Mit René Pollesch verbinden sich zahlreiche belebende Theatermomente. Für mich auch ein ganz persönlicher: Es war ein anstrengender Arbeitstag. Der Kopf schmerzte. Abends noch Theater, ich fragte mich, warum ich diesen Beruf gewählt hatte und was das überhaupt für ein Beruf sei.
Dann anderthalb Stunden Pollesch – und ich kam heraus wie frisch geboren. Belebt, beflügelt, der Kopfschmerz weg. Es war sein Geheimnis, wie er das immer geschafft hat. Redeschlaufe nach Redeschlaufe, man konnte dem gar nicht immer bis in alle Diskurs-Verwinkelungen folgen. Und verliess das Theater gestärkt und inspiriert.
Pollesch war nicht wegzudenken
Es wurde viel und schnell geredet an Polleschs Theaterabenden – die Vergangenheitsform schmerzt beim Schreiben. Pollesch war aus dem deutschsprachigen Theater nicht wegzudenken. Nun ist er weg. Und mit ihm wohl seine Stücke:
Polleschs Theaterabende waren Ad-hoc-Ereignisse, entstanden im Austausch mit den Darstellenden, nicht nachspielbar und mit einem Nachspielverbot belegt. Es waren Redestücke, ein assoziatives Brainstorming, wobei das Wort «Sturm» wörtlich zu nehmen ist: Redegewitter, Gedankenblitz und Diskursdonner.
Rasant und pointiert arbeiteten sich Polleschs Texte an ihren Inhalten ab, in einer unnachahmlichen Mischung aus aktueller Basis und theoretischem Überbau. Sie stellten immer eine Überforderung dar, für die Performenden wie fürs Publikum. Es war die vergnüglichste Überforderung.
Pollesch nahm das Theater unter die Lupe
René Pollesch hatte stets einen klaren Blick auf diffuse Fragestellungen. An diesen war kein Mangel. Die Welt lieferte sie ihm frei Haus. Die Durchkapitalisierung des Alltags, die Vermarktung von allen und allem, auch dem Gefühlsleben zum Beispiel. «Man muss einfach sich selbst bleiben», sagt ja heute jeder Zwölfjährige.
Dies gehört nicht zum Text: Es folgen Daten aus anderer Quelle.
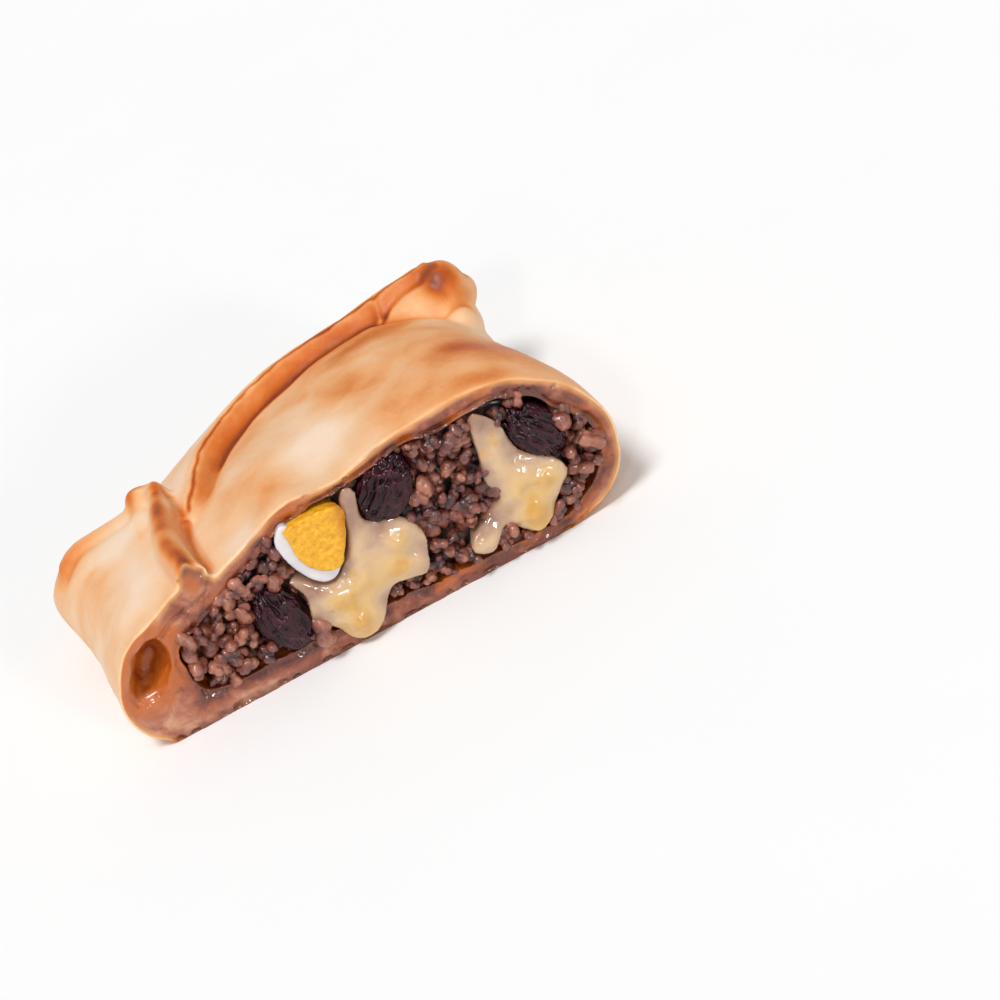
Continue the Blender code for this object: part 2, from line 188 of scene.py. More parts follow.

An so etwas konnte Polleschs Blitzmaschine sich entzünden: Was macht mich aus? Was bedeutet Sachlichkeit? Wenn man die Menschen nicht nach dem Äusseren beurteilen soll, wonach dann? Solche Fragen waren typische Pollesch-Fragen. Sie bezogen sich auch auf das Theater selbst. Lässt sich mit dem Spiel Ernst machen? Aus Schein Dasein?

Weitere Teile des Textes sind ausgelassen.